Current 2007 Financial Outlook

Full Year 2007

  • Company increased guidance for the year:
    • Estimated 117 million shares outstanding;
    • EPS $1.29 (prior estimate was $1.24 – $1.25);
    • Revised estimate represents 26% EPS increase over last year;
    • Comparable store sales expected to increase 2.0% (last year was 6.0%); and
    • Company has opened 46 new Dick's Sporting Goods stores and has relocated one Dick's Sporting Goods store, and expects to open 16 new Golf Galaxy stores.

Fourth Quarter 2007

  • 119 million shares outstanding;
  • Consolidated EPS $0.59 ($0.60 last year);
  • Comparable store sales are expected to increase approximately 2.0%, or approximately 2.5%, adjusting for the shifted retail calendar which compares to a 2.0% increase in Q4 last year;
  • Plans to open 4 new Golf Galaxy stores.

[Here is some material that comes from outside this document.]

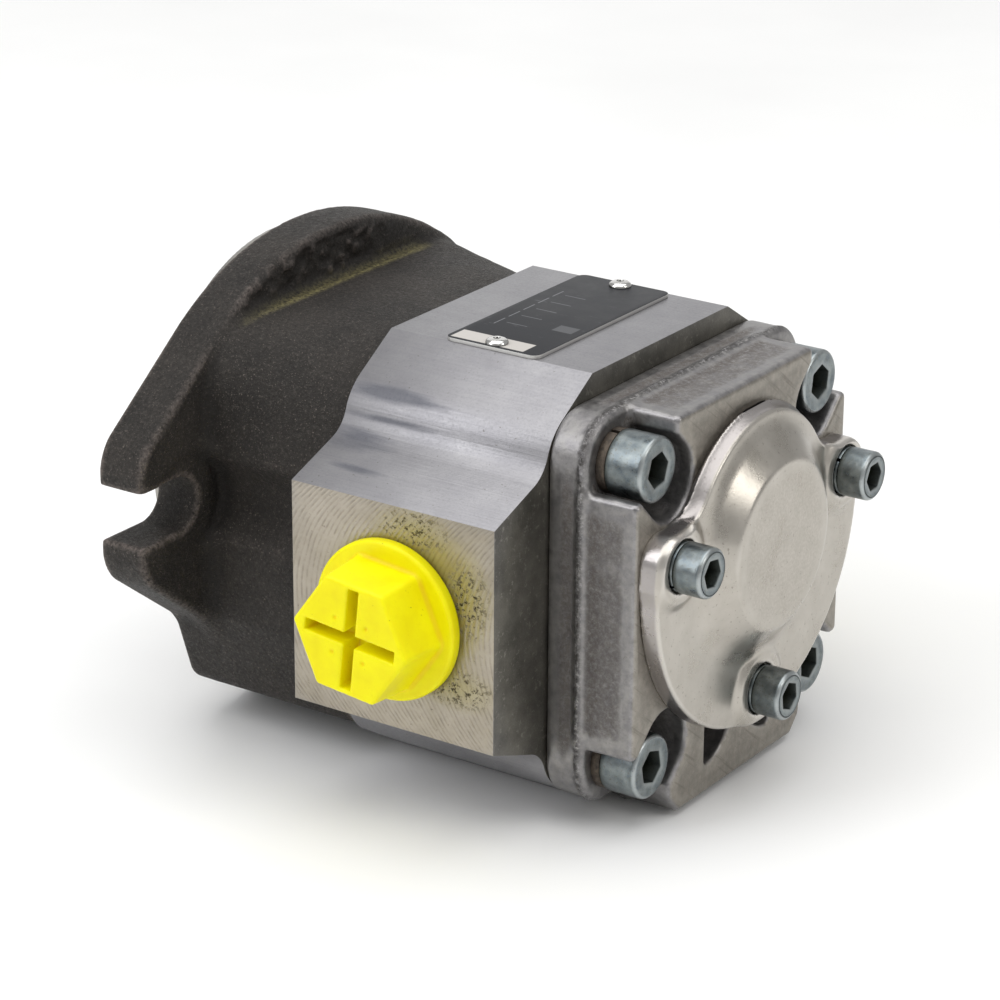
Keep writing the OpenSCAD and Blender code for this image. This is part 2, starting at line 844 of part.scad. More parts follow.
module seal_retaining_ring() {
    gap = 26;
    r1 = seal_r + clip_depth - 0.1;
    color("#6d7276")
        difference() {
            union() {
                ring_sector(seal_r - 1.6, r1, gap / 2 - 90, 270 - gap / 2, clip_x, clip_x + clip_t);
                for (s = [-1, 1])
                    bar(1.7, clip_x, clip_x + clip_t,
                        (seal_r - 2) * [cos(s * gap / 2 - 90), sin(s * gap / 2 - 90)]);
            }
            for (s = [-1, 1])
                bar(0.8, clip_x - 1, clip_x + clip_t + 1,
                    (seal_r - 2.2) * [cos(s * gap / 2 - 90), sin(s * gap / 2 - 90)]);
        }
}

module front_body_seal() {
    color("#26282a")
        round_ring(body_seal_r, ring_section, body_x + ring_section + 0.01, [0, center_z]);
}

module rear_body_seal() {
    color("#26282a")
        round_ring(body_seal_r, ring_section, cover_x - ring_section - 0.01, [0, center_z]);
}

module cap_seal() {
    color("#26282a")
        round_ring(spigot_r - ring_section + 0.03, ring_section, block_x - spigot_h / 2 + 0.1,
            [0, cap_z]);
}

module front_dowels() {
    color("#a4a9ad")
        for (p = dowel_at)
            bar(dowel_r, body_x - dowel_len / 2, body_x + dowel_len / 2, p);
}

module rear_dowels() {
    color("#a4a9ad")
        for (p = dowel_at)
            bar(dowel_r, cover_x - dowel_len / 2, cover_x + dowel_len / 2, p);
}

// ---- Port plugs and name plate ----

// Moulded transit plug: hollow thread, rim and tapered hexagon with a cross slot.
module port_plug(d, side) {
    rim_r = d / 2 + 2.8;
    hex_r = d / 2 + 0.5;
    slot = 2.4;
    turn = -6;
    translate([port_x, side * pad_reach, center_z])
        rotate([-90 * side, 0, 0])
            difference() {
                union() {
                    translate([0, 0, -plug_depth])
                        cylinder(r = d / 2 - thread_gap - 0.1, h = plug_depth + 1);
                    cylinder(r = rim_r, h = plug_rim_t);
                    translate([0, 0, plug_rim_t - eps])
                        rotate(turn)
                            cylinder(r1 = hex_r, r2 = hex_r * 0.953, h = plug_hex_h + eps, $fn = 6);
                }
                translate([0, 0, -plug_depth - 1])
                    cylinder(r = d / 2 - 2, h = plug_depth + 1);
                for (a = [turn, turn + 90])
                    rotate(a)
                        translate([-hex_r * 0.72, -slot / 2, plug_rim_t + plug_hex_h - 6])
                            cube([hex_r * 1.44, slot, 7]);
            }
}

module suction_plug() {
    color("#f3ea00")
        port_plug(suction_d, -1);
}

module pressure_plug() {
    color("#f3ea00")
        port_plug(pressure_d, 1);
}

module name_plate() {
    corner = 2;
    color("#3a3b3f")
        difference() {
            translate([port_x, plate_y, top_z])
                linear_extrude(plate_t) {
                    square([plate_w - 2 * corner, plate_len], center = true);
                    square([plate_w, plate_len - 2 * corner], center = true);
                    for (sx = [-1, 1], sy = [-1, 1])
                        translate([sx * (plate_w / 2 - corner), sy * (plate_len / 2 - corner)])
                            circle(corner);
                }
            for (s = [-1, 1])
                translate([port_x, plate_y + s * rivet_span / 2, top_z - 1])
                    cylinder(r = rivet_r + 0.1, h = 3);
        }
}

module plate_rivets() {
    base_z = top_z + plate_t;
    color("#c3c7ca")
        for (s = [-1, 1])
            translate([port_x, plate_y + s * rivet_span / 2, base_z])
                rotate_extrude()
                    polygon([[0, -plate_t - 4.5], [rivet_r, -plate_t - 4.5], [rivet_r, 0],
                        [rivet_head_r, 0], [rivet_head_r, 0.3], [1.7, 0.9], [0.9, 1.15], [0, 1.15]]);
}

front_housing();
port_body();
rear_cover();
end_cap();
corner_screws();
corner_lock_washers();
cap_screws();
cap_lock_washers();
pinion_shaft();
shaft_key();
ring_gear();
ring_liner();
filler_inner();
filler_outer();
filler_rollers();
filler_springs();
filler_stop_pin();
front_side_plate();
rear_side_plate();
front_plate_seal();
rear_plate_seal();
front_bush();
rear_bush();
shaft_seal();
seal_spring();
seal_retaining_ring();
front_body_seal();
rear_body_seal();
cap_seal();
front_dowels();
rear_dowels();
suction_plug();
pressure_plug();
name_plate();
plate_rivets();
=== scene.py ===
import json
import math
import bpy
import bmesh
import numpy as np
from mathutils import Matrix, Vector


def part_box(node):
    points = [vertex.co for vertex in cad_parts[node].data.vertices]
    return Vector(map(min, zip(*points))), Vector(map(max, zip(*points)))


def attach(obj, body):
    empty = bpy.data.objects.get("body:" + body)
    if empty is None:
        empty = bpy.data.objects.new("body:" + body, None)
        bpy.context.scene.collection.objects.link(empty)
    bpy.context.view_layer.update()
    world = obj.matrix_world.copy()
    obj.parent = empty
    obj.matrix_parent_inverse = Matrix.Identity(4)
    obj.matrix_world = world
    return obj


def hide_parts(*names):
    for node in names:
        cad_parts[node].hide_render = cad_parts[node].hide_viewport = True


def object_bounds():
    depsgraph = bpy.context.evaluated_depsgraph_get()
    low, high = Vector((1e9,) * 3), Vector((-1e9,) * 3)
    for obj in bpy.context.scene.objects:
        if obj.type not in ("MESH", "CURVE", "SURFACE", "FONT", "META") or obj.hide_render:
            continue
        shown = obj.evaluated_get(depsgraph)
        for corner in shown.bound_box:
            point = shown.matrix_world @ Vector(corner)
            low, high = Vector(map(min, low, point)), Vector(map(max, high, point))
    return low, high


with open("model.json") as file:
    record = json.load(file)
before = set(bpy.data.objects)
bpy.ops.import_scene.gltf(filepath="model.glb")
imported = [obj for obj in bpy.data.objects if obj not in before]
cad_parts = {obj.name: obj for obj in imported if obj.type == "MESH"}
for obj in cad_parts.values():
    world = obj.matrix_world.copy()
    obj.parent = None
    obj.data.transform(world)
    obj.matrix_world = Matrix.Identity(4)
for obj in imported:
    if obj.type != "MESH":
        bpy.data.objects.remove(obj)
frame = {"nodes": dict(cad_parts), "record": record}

# Internal gear pump. Everything below is worked out in millimetres and turned to metres when a mesh is made.
mm = 0.001
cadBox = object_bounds()
rng = np.random.default_rng(41)
print("stage: frame loaded")


def corners(node):
    low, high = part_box(node)
    return np.array(low) / mm, np.array(high) / mm


# Stations along the shaft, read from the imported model
bodyLow, bodyHigh = corners("port_body")
coverLow, coverHigh = corners("rear_cover")
capLow, capHigh = corners("end_cap")
housingLow, housingHigh = corners("front_housing")
bodyX, coverX, bodyZ = bodyLow[0], bodyHigh[0], bodyHigh[2]
portX = (bodyX + coverX) / 2
centreZ = (bodyLow[2] + bodyHigh[2]) / 2
padY = bodyHigh[1]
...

Quick Financial Highlights on Margins and SG&A

Quoting from Seeking Alpha's transcript:

I [Edward W. Stack - Chairman and Chief Executive Officer] am pleased to report the results of our third quarter, a quarter in which we have achieved our comp sales guidance and exceeded our earnings guidance. Our performance for this quarter demonstrates once again our emphasis on execution combined with the strength of our business model delivers consistent financial performance. This quarter we generated net income of $12.2 million or $0.10 per diluted share, which is $0.04 above the high end of our guidance on a split adjusted basis and is $0.03 over last year. Higher margins, continued efficiencies in freight and distribution, strong cash flow and the performance at Golf Galaxy all contributed to earnings greater than guidance. Total sales for the quarter increased 18% to $839 million. At Dick's Sporting Goods stores comp sales decreased 2.5%, which is in line with our guidance. Adjusting for the shift in the retail calendar comps sales at Dick's stores declined 1% also in line with our guidance of an 8.9% gain over last year. As a reminder, this quarter's results were affected by the shift in the 2007 retail calendar, which positively impacted quarters one and two and is offset in the third and fourth quarters. In addition, last year's third quarter benefited from some very favorable cold weather that we did not expect to repeat.

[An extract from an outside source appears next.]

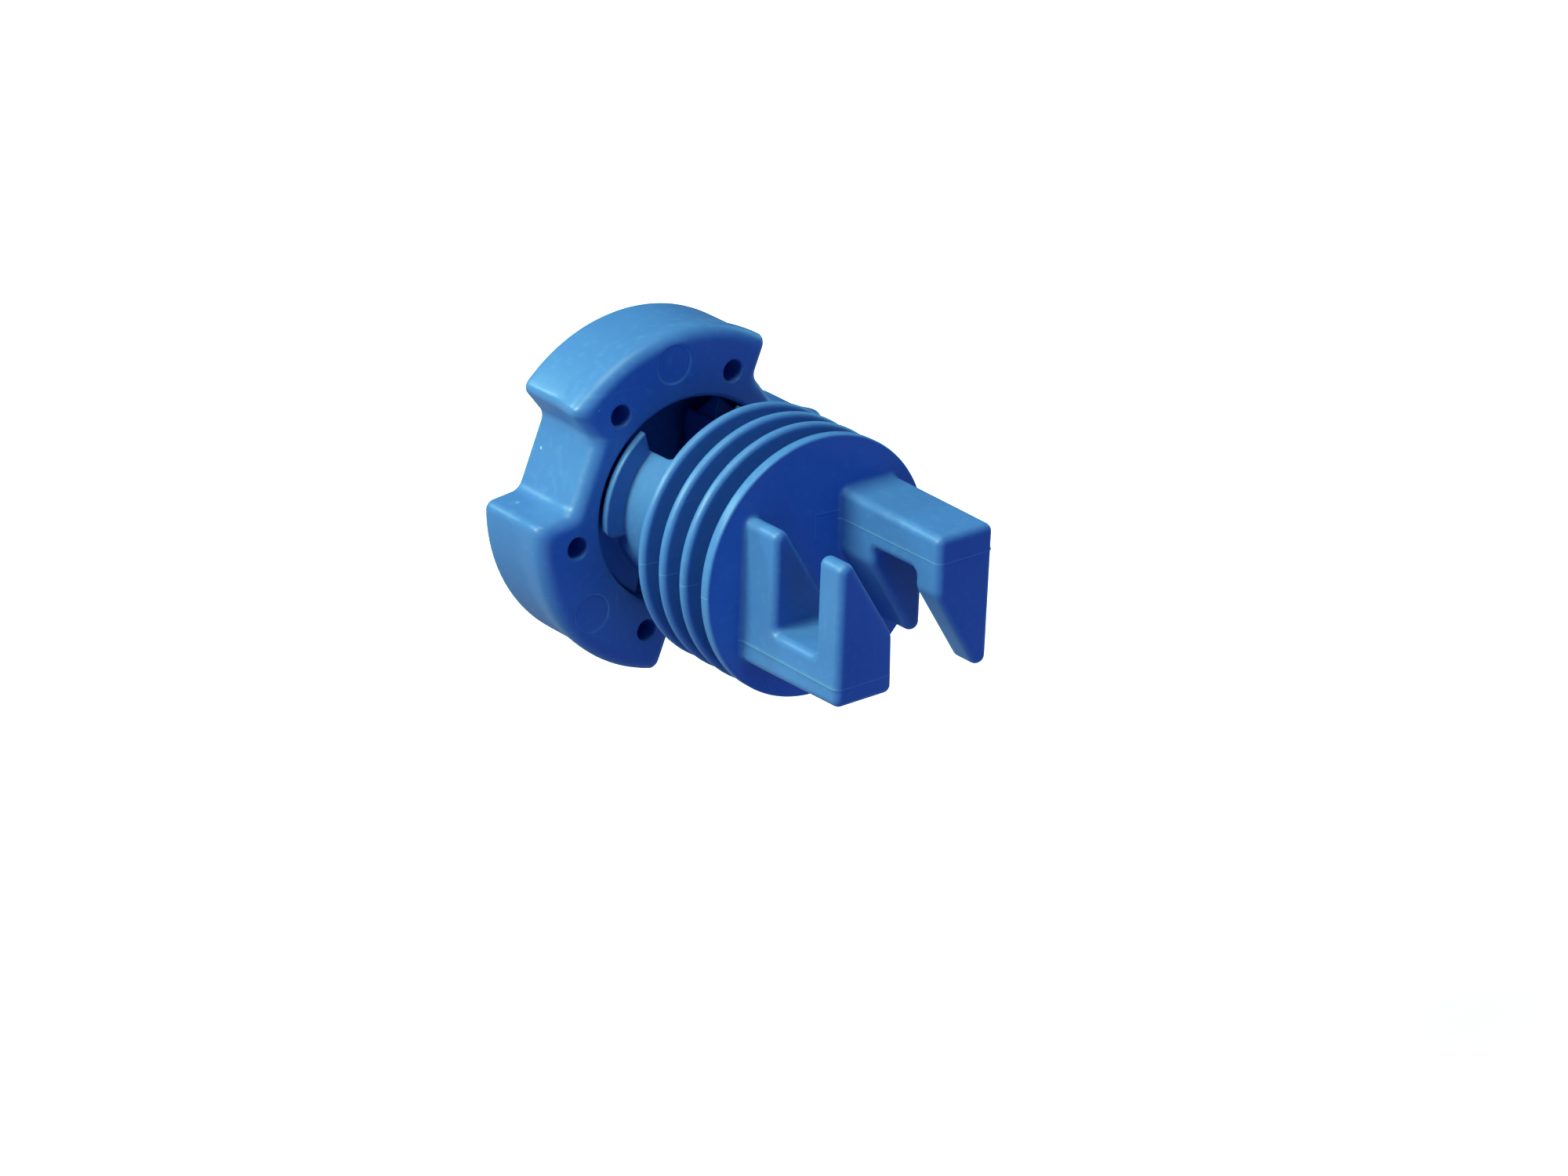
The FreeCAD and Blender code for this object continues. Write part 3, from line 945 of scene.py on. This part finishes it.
def repeat(piece, sizes):
    """Repeat a piece along or round the insulator's axis, as a plain mesh."""
    modifier = piece.modifiers.new("repeat", "NODES")
    modifier.node_group = repeat_tree()
    for socket in modifier.node_group.interface.items_tree:
        if socket.name in sizes:
            modifier[socket.identifier] = sizes[socket.name]
    bake(piece)


def repeat_tree():
    """Copies of a mesh, each a pitch further towards the hooks and turned on by a step."""
    tree, entry, leave = new_tree("repeat_on_the_axis", {
        "Mesh": "Geometry", "Count": "Int", "Pitch": "Float", "Step": "Float",
        "Plastic": "Material",
    }, {"Mesh": "Geometry"}, "GeometryNodeTree")
    back = math_node(tree, "MULTIPLY", entry["Pitch"], -1.0)
    offset = add_node(tree, "ShaderNodeCombineXYZ", {"Y": back})
    values = {"Count": entry["Count"], "Offset": offset.outputs["Vector"]}
    line = add_node(tree, "GeometryNodeMeshLine", values)
    number = tree.nodes.new("GeometryNodeInputIndex").outputs["Index"]
    angle = math_node(tree, "MULTIPLY", number, entry["Step"])
    turn = add_node(tree, "ShaderNodeCombineXYZ", {"Y": angle})
    copies = add_node(tree, "GeometryNodeInstanceOnPoints", {
        "Points": line.outputs["Mesh"],
        "Instance": entry["Mesh"],
        "Rotation": turn.outputs["Vector"],
    })
    real = add_node(tree, "GeometryNodeRealizeInstances", {"Geometry": copies.outputs["Instances"]})
    values = {"Geometry": real.outputs["Geometry"], "Material": entry["Plastic"]}
    dressed = add_node(tree, "GeometryNodeSetMaterial", values)
    tree.links.new(dressed.outputs["Geometry"], leave["Mesh"])
    return tree


def moulded_tone_group():
    """Colour and gloss of moulded plastic: soft flow clouds, fine mottle, faint haze."""
    group, entry, leave = new_tree("moulded_tone", {
        "Base": "Color", "Deep": "Color", "Pale": "Color", "Cloud scale": "Float",
        "Mottle scale": "Float", "Gloss roughness": "Float",
    }, {"Color": "Color", "Roughness": "Float"})
    clouds = noise_node(group, entry["Cloud scale"], 3.0, (1, 0.45, 1))
    mottle = noise_node(group, entry["Mottle scale"], 2.0)
    cloud_share = range_node(group, clouds, 0.35, 0.70, 0.0, 0.85)
    haze_share = range_node(group, mottle, 0.52, 0.80, 0.0, 0.07)
    clouded = colour_mix(group, cloud_share, entry["Base"], entry["Deep"])
    cloud_gloss = range_node(group, clouds, 0.3, 0.7, -0.05, 0.06)
    mottle_gloss = range_node(group, mottle, 0.3, 0.7, -0.03, 0.04)
    varied = math_node(group, "ADD", cloud_gloss, mottle_gloss)
    feed(group, leave, {
        "Color": colour_mix(group, haze_share, clouded, entry["Pale"]),
        "Roughness": math_node(group, "ADD", entry["Gloss roughness"], varied, clamp=True),
    })
    return group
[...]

During the quarter, we saw increases in our golf, license, and footwear businesses. These gains were offset by declines in cold weather and hunting apparel.

At Golf Galaxy stores, pro forma comp sales decreased 2.7%. Comp sales at Golf Galaxy stores increased 4.7% on a pro forma shifted basis. Our private label and private brand program continues to be an important element of our assortment, and we are on track for these products to represent approximately 15% of sales this year compared to 14.1% in 2006. For competitive reasons, we are no longer to planning to disclose penetration levels on a go forward basis.

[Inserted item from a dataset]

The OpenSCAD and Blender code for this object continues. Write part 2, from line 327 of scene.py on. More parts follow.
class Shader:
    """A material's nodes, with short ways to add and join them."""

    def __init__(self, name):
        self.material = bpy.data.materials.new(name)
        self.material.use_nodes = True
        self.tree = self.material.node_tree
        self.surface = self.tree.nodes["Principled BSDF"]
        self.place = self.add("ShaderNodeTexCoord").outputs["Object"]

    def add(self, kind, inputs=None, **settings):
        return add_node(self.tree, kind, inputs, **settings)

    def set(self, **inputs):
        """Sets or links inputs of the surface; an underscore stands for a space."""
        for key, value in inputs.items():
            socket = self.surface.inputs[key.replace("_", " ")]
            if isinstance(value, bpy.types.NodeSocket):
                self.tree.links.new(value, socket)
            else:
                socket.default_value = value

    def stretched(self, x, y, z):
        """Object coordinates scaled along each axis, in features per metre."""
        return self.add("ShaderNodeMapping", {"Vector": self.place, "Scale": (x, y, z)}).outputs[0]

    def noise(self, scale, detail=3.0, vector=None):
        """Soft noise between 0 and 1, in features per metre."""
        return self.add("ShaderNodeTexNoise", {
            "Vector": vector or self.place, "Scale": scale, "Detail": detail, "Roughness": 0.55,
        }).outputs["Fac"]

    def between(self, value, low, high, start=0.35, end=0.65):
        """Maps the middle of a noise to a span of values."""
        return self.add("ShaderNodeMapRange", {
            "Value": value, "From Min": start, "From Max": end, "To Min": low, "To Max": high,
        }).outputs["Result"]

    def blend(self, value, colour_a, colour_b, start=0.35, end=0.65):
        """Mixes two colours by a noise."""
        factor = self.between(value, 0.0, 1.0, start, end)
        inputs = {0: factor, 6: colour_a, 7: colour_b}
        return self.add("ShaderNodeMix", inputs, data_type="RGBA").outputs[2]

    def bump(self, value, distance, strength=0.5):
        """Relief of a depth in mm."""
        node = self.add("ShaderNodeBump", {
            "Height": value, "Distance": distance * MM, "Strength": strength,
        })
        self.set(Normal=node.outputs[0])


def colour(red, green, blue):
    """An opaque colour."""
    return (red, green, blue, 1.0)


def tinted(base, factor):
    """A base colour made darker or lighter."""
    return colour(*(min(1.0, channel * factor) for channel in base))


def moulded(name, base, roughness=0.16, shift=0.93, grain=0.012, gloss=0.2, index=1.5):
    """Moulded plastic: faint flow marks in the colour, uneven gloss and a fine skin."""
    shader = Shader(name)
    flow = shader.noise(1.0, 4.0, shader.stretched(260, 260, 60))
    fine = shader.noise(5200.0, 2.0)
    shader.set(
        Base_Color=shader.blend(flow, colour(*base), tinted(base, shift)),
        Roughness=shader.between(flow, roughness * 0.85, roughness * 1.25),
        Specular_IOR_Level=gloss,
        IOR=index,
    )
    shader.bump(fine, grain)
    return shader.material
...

By all metrics, the company continues to perform very well. Switching away from quantitative to qualitative observations, the company sounds very well run. The executives on the conference call have a firm command of the facts and fully understand their markets. I have a strong sense that they understand their business extraordinarily well. Having just finished listening to Zale Corporation's (NYSE:ZLC) conference call, I find the two conference calls an interesting study in contrast.

General Remarks

  • Company reiterated again this quarter that its debt attributable to the Golf Galaxy acquisition will be retired by year-end; much of the $147 million has already been repaid;
  • Private labels are providing strong wins and there is the opportunity to take private labels from Dick's to Golf Galaxy;
  • Company, because of its store locations and products, has not experienced adverse consequences from the weak housing markets;
  • Company does not see irrational pricing in its markets, though it noted that Texas Academy is providing strong competition;
  • Company reiterated that it will be reducing its advertising in print and increase its advertising in television and direct mail, the direct-to-consumer marketing;
  • Dick's Sporting Goods will continue its 15% new store growth, roughly 40% of the new stores in 2008 will be in new markets and much like 2007, with about half the stores opening in the third quarter with the other half split among quarters one and two.

I found the company's remarks concerning its consumers interesting.

Brian Nagel - UBS

And then final question… there's been a lot of reports lately from a lot of different retailers who speak to weakness out there in the consumer. You guys are performing very well. As you look at your business even more granularly, have you seen any impact as far as buying patterns from your consumers that suggest that your core customer is more pinched?

Edward W. Stack - Chairman and Chief Executive Officer

We haven't, and I've said this for a number years that our business really travels in a narrower band than the economy as a whole. Based on staying… keeping our business focused on that core athlete and outdoor enthusiast, we are not going to see the lows when the economy is a bit more difficult, but then on the other hand and I'm sure everyone will forget this when the time comes, when the economy turns around, we won't…we don't expect to see the big spike in our business either.

The company made similar comments during its last quarterly conference call, but it was reassuring to see it reiterate that it does not expect to be as adversely affected as many other retailers.

Concluding Remarks

As a repeat of my article on Dick's prior quarter, I remain pleased with the company's progress. Because management is performing well and because there remains plenty of opportunity for expansion, I am a satisfied shareholder.

Disclosure: I am long Dick's Sporting Goods stock.